On the 4th day of tips, bits & lists, we're focused on the 4 Cs. You're probably thinking diamonds, but actually we're talking about the 4 Cs of qualifying for a mortgage.
If you'd like to buy a home but you're not sure what mortgage lenders look for in a borrower or whether you could qualify, understanding the 4 Cs is a good place to start:
- Capacity – Your current and future ability to pay back the loan. Lenders look at your income, employment history, savings, and monthly debt payments, such as credit card charges and other financial obligations, to make sure that you have the means to take on a mortgage comfortably.
- Capital – The money and savings that you have on hand plus investments, properties, and other assets that could be sold fairly quickly for cash. Having these reserves proves that you can manage your money and have funds, in addition to your income, to help pay the debt.
- Collateral – The value of the home that you plan to buy.

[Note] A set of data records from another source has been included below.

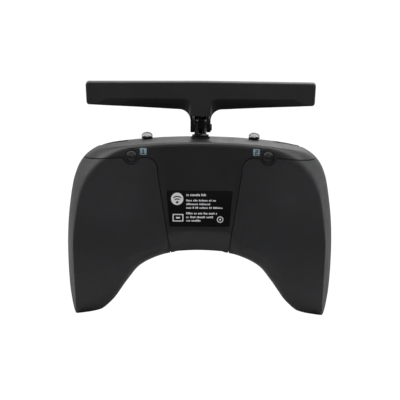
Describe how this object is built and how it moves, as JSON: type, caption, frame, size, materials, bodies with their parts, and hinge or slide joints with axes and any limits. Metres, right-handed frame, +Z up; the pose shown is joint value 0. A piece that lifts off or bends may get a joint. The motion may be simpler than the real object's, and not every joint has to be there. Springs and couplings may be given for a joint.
{
  "type": "radio transmitter controller",
  "caption": "Gamepad-shaped radio transmitter with rubber grips, two spring-centred gimbals, toggles, buttons, trims, a scroll wheel and a folding T antenna.",
  "frame": {"origin": "centre of the bounding box's base, between the two grip tips, with the antenna up", "axes": "+X to the right as seen from the back, +Y out of the face with the sticks, +Z up along the raised antenna; left and right in names are as seen from the back"},
  "size_m": [0.165, 0.0665, 0.1458],
  "materials": {
    "back_plastic": "fine textured black plastic",
    "front_plastic": "fine textured dark grey plastic",
    "grip_rubber": "soft matt rubber",
    "label": "printed film",
    "tag": "pale blue printed film",
    "screen_cover": "polished smoked window",
    "display": "display glass on its board",
    "circuit_board": "solder mask",
    "shield_metal": "tinned can",
    "battery_wrap": "shrink wrap",
    "black_plastic": "moulded black plastic",
    "steel": "plain steel",
    "gimbal_plastic": "moulded dark plastic",
    "bezel_plastic": "satin dark grey plastic",
    "dark_steel": "blackened steel",
    "light_pipe": "clear light guide",
    "cable_jacket": "thin black coaxial jacket",
    "aluminium": "turned",
    "stick_end_metal": "anodised and knurled",
    "toggle_chrome": "satin nickel",
    "key_plastic": "satin black plastic",
    "power_key": "satin grey plastic",
    "wheel_plastic": "knurled grey plastic",
    "gloss_black": "glossy black plastic",
    "antenna_plastic": "fine textured black plastic",
    "copper": "bare copper foil"
  },
  "bodies": {
    "body": {"rear_shell": "back_plastic", "front_shell": "front_plastic", "left_grip": "grip_rubber", "right_grip": "grip_rubber", "rear_label": "label", "switch_tags": "tag", "display_window": "screen_cover", "display_module": "display", "main_board": "circuit_board", "radio_module": "shield_metal", "battery_pack": "battery_wrap", "speaker": "black_plastic", "vibration_motor": "steel", "usb_socket": "steel", "trainer_jack": "black_plastic", "card_slot": "steel", "left_gimbal_frame": "gimbal_plastic", "right_gimbal_frame": "gimbal_plastic", "left_bezel": "bezel_plastic", "right_bezel": "bezel_plastic", "gimbal_springs": "steel", "gimbal_sensors": "circuit_board", "left_toggle_base": "black_plastic", "right_toggle_base": "black_plastic", "antenna_base": "black_plastic", "shell_screws": "dark_steel", "status_lights": "light_pipe", "antenna_coax": "cable_jacket", "key_board": "circuit_board", "button_switches": "black_plastic"},
    "left_gimbal_yoke": {"left_yoke": "gimbal_plastic"},
    "right_gimbal_yoke": {"right_yoke": "gimbal_plastic"},
    "left_control_stick": {"left_stick": "aluminium", "left_stick_end": "stick_end_metal"},
    "right_control_stick": {"right_stick": "aluminium", "right_stick_end": "stick_end_metal"},
    "left_toggle": {"left_toggle": "toggle_chrome"},
    "right_toggle": {"right_toggle": "toggle_chrome"},
    "left_shoulder_button": {"left_shoulder_button": "key_plastic"},
    "right_shoulder_button": {"right_shoulder_button": "key_plastic"},
    "left_rear_button": {"left_rear_button": "key_plastic"},
    "right_rear_button": {"right_rear_button": "key_plastic"},
    "left_vertical_trim": {"left_vertical_trim": "key_plastic"},
    "right_vertical_trim": {"right_vertical_trim": "key_plastic"},
    "left_horizontal_trim": {"left_horizontal_trim": "key_plastic"},
    "right_horizontal_trim": {"right_horizontal_trim": "key_plastic"},
    "power_button": {"power_button": "power_key"},
    "scroll_wheel": {"scroll_wheel": "wheel_plastic"},
    "menu_key": {"menu_key": "key_plastic"},
    "page_key": {"page_key": "key_plastic"},
    "exit_key": {"exit_key": "key_plastic"},
    "antenna_knuckle": {"antenna_knuckle": "gloss_black"},
    "antenna": {"hinge_screw": "dark_steel", "antenna_rear_cover": "antenna_plastic", "antenna_front_cover": "antenna_plastic", "antenna_element": "copper"}
  },
  "joints": [
    {"name": "left_stick_up_down", "type": "hinge", "parent": "body", "child": "left_gimbal_yoke", "pos_m": [-0.046, -0.00375, 0.076], "axis": [1, 0, 0], "range_deg": [-26, 26], "stiffness_Nm_per_rad": 0.08},
    {"name": "left_stick_side_to_side", "type": "hinge", "parent": "left_gimbal_yoke", "child": "left_control_stick", "pos_m": [-0.046, -0.00375, 0.076], "axis": [0, 0, 1], "range_deg": [-26, 26], "stiffness_Nm_per_rad": 0.08},
    {"name": "left_toggle_flick", "type": "hinge", "parent": "body", "child": "left_toggle", "pos_m": [-0.0336, 0.00225, 0.1068], "axis": [1, 0, 0], "range_deg": [-15, 15]},
    {"name": "right_stick_up_down", "type": "hinge", "parent": "body", "child": "right_gimbal_yoke", "pos_m": [0.046, -0.00375, 0.076], "axis": [1, 0, 0], "range_deg": [-26, 26]},
    {"name": "right_stick_side_to_side", "type": "hinge", "parent": "right_gimbal_yoke", "child": "right_control_stick", "pos_m": [0.046, -0.00375, 0.076], "axis": [0, 0, 1], "range_deg": [-26, 26], "stiffness_Nm_per_rad": 0.08},
    {"name": "right_toggle_flick", "type": "hinge", "parent": "body", "child": "right_toggle", "pos_m": [0.0336, 0.00225, 0.1068], "axis": [1, 0, 0], "range_deg": [-15, 15]},
    {"name": "left_shoulder_press", "type": "slide", "parent": "body", "child": "left_shoulder_button", "axis": [-0.1822, 0, 0.9833], "range_m": [0, 0.0008]},
    {"name": "right_shoulder_press", "type": "slide", "parent": "body", "child": "right_shoulder_button", "axis": [0.1822, 0, 0.9833], "range_m": [-0.0008, 0]},
    {"name": "left_rear_press", "type": "slide", "parent": "body", "child": "left_rear_button", "axis": [0, -1, 0], "range_m": [-0.001, 0], "stiffness_N_per_m": 500},
    {"name": "right_rear_press", "type": "slide", "parent": "body", "child": "right_rear_button", "axis": [0, -1, 0], "range_m": [-0.001, 0], "stiffness_N_per_m": 500},
    {"name": "left_vertical_trim_rock", "type": "hinge", "parent": "body", "child": "left_vertical_trim", "pos_m": [-0.0195, 0.00725, 0.068], "axis": [1, 0, 0], "range_deg": [-6, 6], "stiffness_Nm_per_rad": 0.05},
    {"name": "left_horizontal_trim_rock", "type": "hinge", "parent": "body", "child": "left_horizontal_trim", "pos_m": [-0.046, 0.00725, 0.0496], "axis": [0, 0, 1], "range_deg": [-6, 6], "stiffness_Nm_per_rad": 0.05},
    {"name": "right_vertical_trim_rock", "type": "hinge", "parent": "body", "child": "right_vertical_trim", "pos_m": [0.0195, 0.00725, 0.068], "axis": [1, 0, 0], "range_deg": [-6, 6], "stiffness_Nm_per_rad": 0.05},
    {"name": "right_horizontal_trim_rock", "type": "hinge", "parent": "body", "child": "right_horizontal_trim", "pos_m": [0.046, 0.00725, 0.0496], "axis": [0, 0, 1], "range_deg": [-6, 6], "stiffness_Nm_per_rad": 0.05},
    {"name": "power_press", "type": "slide", "parent": "body", "child": "power_button", "axis": [0, 1, 0], "range_m": [-0.0006, 0], "stiffness_N_per_m": 600},
    {"name": "menu_press", "type": "slide", "parent": "body", "child": "menu_key", "axis": [0, 1, 0], "range_m": [-0.0006, 0], "stiffness_N_per_m": 500},
    {"name": "page_press", "type": "slide", "parent": "body", "child": "page_key", "axis": [0, 1, 0], "range_m": [-0.0006, 0], "stiffness_N_per_m": 500},
    {"name": "exit_press", "type": "slide", "parent": "body", "child": "exit_key", "axis": [0, 1, 0], "range_m": [-0.0006, 0], "stiffness_N_per_m": 500},
    {"name": "scroll_wheel_spin", "type": "hinge", "parent": "body", "child": "scroll_wheel", "pos_m": [0, 0.00525, 0.071], "axis": [1, 0, 0], "continuous": true},
    {"name": "antenna_swivel", "type": "hinge", "parent": "body", "child": "antenna_knuckle", "pos_m": [0, -0.00475, 0.107], "axis": [0, 0, 1], "range_deg": [-90, 90]},
    {"name": "antenna_fold", "type": "hinge", "parent": "antenna_knuckle", "child": "antenna", "pos_m": [0, -0.00475, 0.1168], "axis": [1, 0, 0], "range_deg": [-85, 85]}
  ]
}
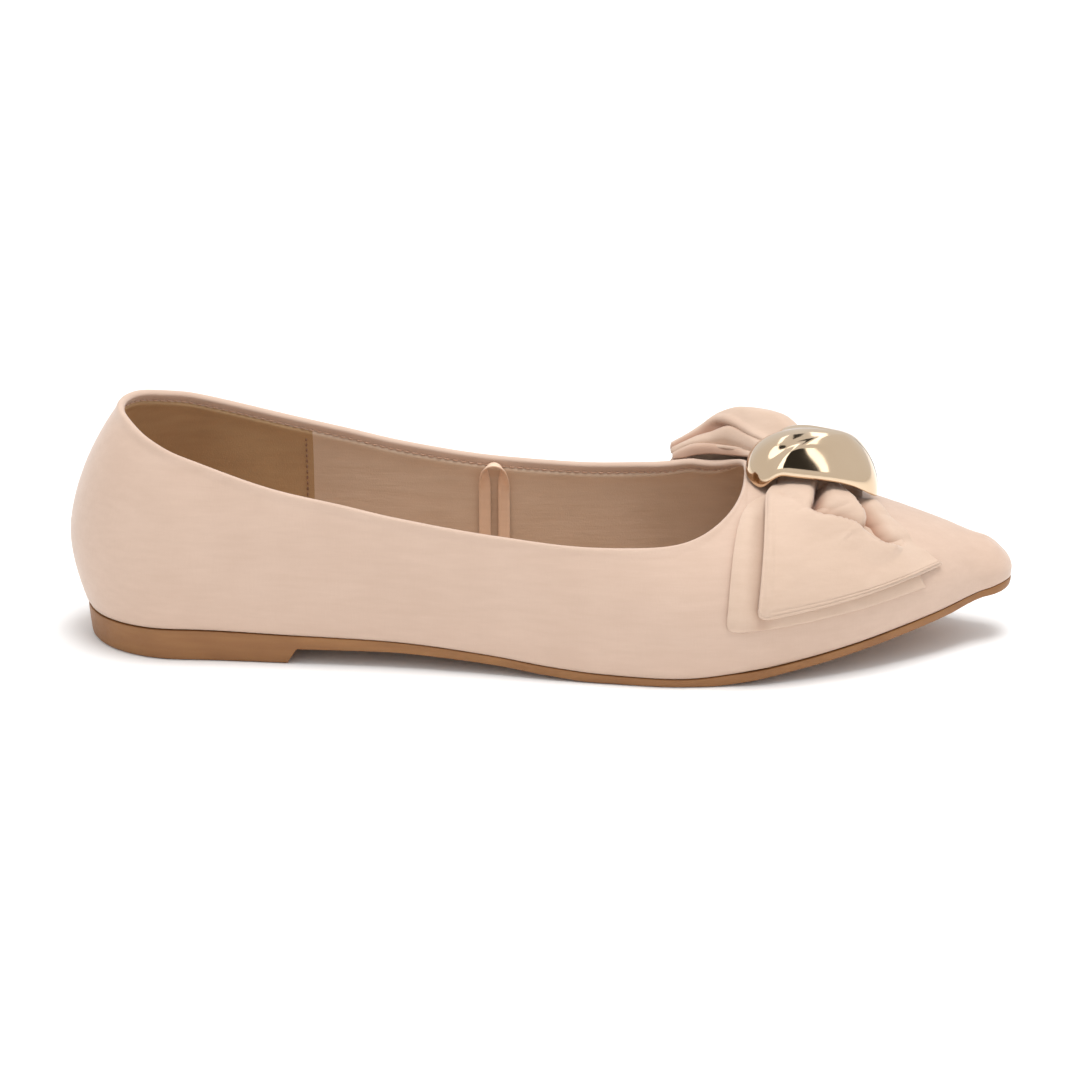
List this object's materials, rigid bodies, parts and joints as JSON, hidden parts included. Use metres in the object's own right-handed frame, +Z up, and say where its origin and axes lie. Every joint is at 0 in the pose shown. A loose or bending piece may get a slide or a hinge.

- Credit – Your record of paying bills and other debts on time. (Even if you don't plan to buy a home now, it's always a good idea to build and maintain strong credit. Landlords often check it to make sure that you can pay the rent; it's also important if you want to apply for a mortgage or other credit line in the future, such as a student loan, car loan, or credit card.)
What about the down payment? Lenders also take that into consideration. Although 20% is something of a magic number, many homebuyers put down much less. Freddie Mac's Home Possible Advantage Mortgage®, for example, is available to qualified borrowers with as little as 3% down.